**Written problem:**
The data must be written out once more, precisely as given.

**Records to process:**
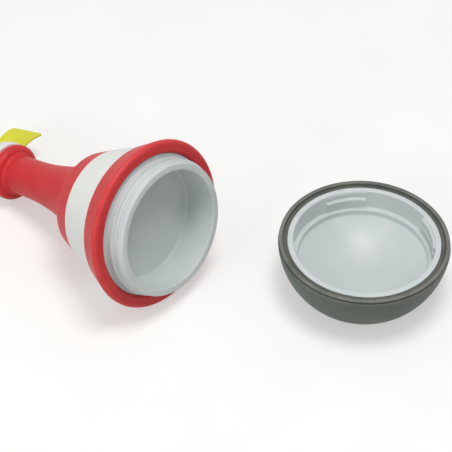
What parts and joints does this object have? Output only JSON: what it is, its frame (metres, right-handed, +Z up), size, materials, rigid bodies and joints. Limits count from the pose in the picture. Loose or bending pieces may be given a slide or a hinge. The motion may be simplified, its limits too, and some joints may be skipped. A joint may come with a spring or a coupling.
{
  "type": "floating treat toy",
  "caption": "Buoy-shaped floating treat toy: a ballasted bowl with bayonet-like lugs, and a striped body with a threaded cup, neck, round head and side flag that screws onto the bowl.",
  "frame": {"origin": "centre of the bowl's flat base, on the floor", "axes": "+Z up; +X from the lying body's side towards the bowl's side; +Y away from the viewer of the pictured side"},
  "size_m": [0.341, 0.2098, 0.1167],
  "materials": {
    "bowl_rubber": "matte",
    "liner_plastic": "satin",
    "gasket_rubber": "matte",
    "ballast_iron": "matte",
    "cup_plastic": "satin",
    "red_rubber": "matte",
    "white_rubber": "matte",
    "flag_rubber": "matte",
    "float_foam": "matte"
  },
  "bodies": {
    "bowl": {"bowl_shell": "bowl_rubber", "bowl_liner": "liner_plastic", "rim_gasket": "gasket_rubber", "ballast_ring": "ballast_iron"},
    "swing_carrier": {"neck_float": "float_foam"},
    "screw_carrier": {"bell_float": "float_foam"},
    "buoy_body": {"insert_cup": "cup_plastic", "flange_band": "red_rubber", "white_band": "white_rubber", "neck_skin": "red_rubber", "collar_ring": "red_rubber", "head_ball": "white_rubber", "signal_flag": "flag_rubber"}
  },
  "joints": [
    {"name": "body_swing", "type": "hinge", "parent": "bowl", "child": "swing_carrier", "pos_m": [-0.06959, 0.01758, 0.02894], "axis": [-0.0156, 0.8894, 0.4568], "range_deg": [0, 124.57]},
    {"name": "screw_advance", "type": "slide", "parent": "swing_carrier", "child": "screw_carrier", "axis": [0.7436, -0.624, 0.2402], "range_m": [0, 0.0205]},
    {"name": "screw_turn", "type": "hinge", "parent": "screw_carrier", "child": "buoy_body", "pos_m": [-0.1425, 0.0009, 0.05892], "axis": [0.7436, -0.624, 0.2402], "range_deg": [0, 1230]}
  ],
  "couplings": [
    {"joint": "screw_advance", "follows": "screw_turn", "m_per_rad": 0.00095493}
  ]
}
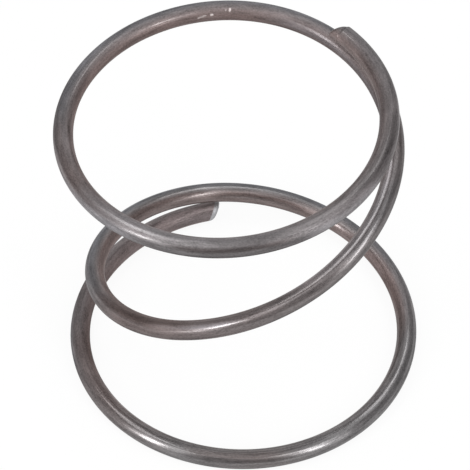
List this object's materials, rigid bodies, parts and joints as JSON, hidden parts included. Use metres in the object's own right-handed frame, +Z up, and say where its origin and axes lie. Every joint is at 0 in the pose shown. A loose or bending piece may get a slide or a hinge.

**Answer in full:**
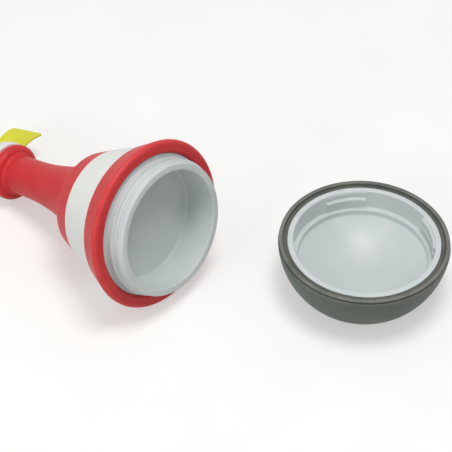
What parts and joints does this object have? Output only JSON: what it is, its frame (metres, right-handed, +Z up), size, materials, rigid bodies and joints. Limits count from the pose in the picture. Loose or bending pieces may be given a slide or a hinge. The motion may be simplified, its limits too, and some joints may be skipped. A joint may come with a spring or a coupling.
{
  "type": "floating treat toy",
  "caption": "Buoy-shaped floating treat toy: a ballasted bowl with bayonet-like lugs, and a striped body with a threaded cup, neck, round head and side flag that screws onto the bowl.",
  "frame": {"origin": "centre of the bowl's flat base, on the floor", "axes": "+Z up; +X from the lying body's side towards the bowl's side; +Y away from the viewer of the pictured side"},
  "size_m": [0.341, 0.2098, 0.1167],
  "materials": {
    "bowl_rubber": "matte",
    "liner_plastic": "satin",
    "gasket_rubber": "matte",
    "ballast_iron": "matte",
    "cup_plastic": "satin",
    "red_rubber": "matte",
    "white_rubber": "matte",
    "flag_rubber": "matte",
    "float_foam": "matte"
  },
  "bodies": {
    "bowl": {"bowl_shell": "bowl_rubber", "bowl_liner": "liner_plastic", "rim_gasket": "gasket_rubber", "ballast_ring": "ballast_iron"},
    "swing_carrier": {"neck_float": "float_foam"},
    "screw_carrier": {"bell_float": "float_foam"},
    "buoy_body": {"insert_cup": "cup_plastic", "flange_band": "red_rubber", "white_band": "white_rubber", "neck_skin": "red_rubber", "collar_ring": "red_rubber", "head_ball": "white_rubber", "signal_flag": "flag_rubber"}
  },
  "joints": [
    {"name": "body_swing", "type": "hinge", "parent": "bowl", "child": "swing_carrier", "pos_m": [-0.06959, 0.01758, 0.02894], "axis": [-0.0156, 0.8894, 0.4568], "range_deg": [0, 124.57]},
    {"name": "screw_advance", "type": "slide", "parent": "swing_carrier", "child": "screw_carrier", "axis": [0.7436, -0.624, 0.2402], "range_m": [0, 0.0205]},
    {"name": "screw_turn", "type": "hinge", "parent": "screw_carrier", "child": "buoy_body", "pos_m": [-0.1425, 0.0009, 0.05892], "axis": [0.7436, -0.624, 0.2402], "range_deg": [0, 1230]}
  ],
  "couplings": [
    {"joint": "screw_advance", "follows": "screw_turn", "m_per_rad": 0.00095493}
  ]
}
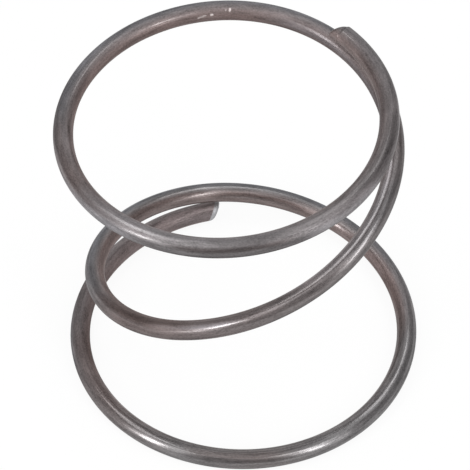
List this object's materials, rigid bodies, parts and joints as JSON, hidden parts included. Use metres in the object's own right-handed frame, +Z up, and say where its origin and axes lie. Every joint is at 0 in the pose shown. A loose or bending piece may get a slide or a hinge.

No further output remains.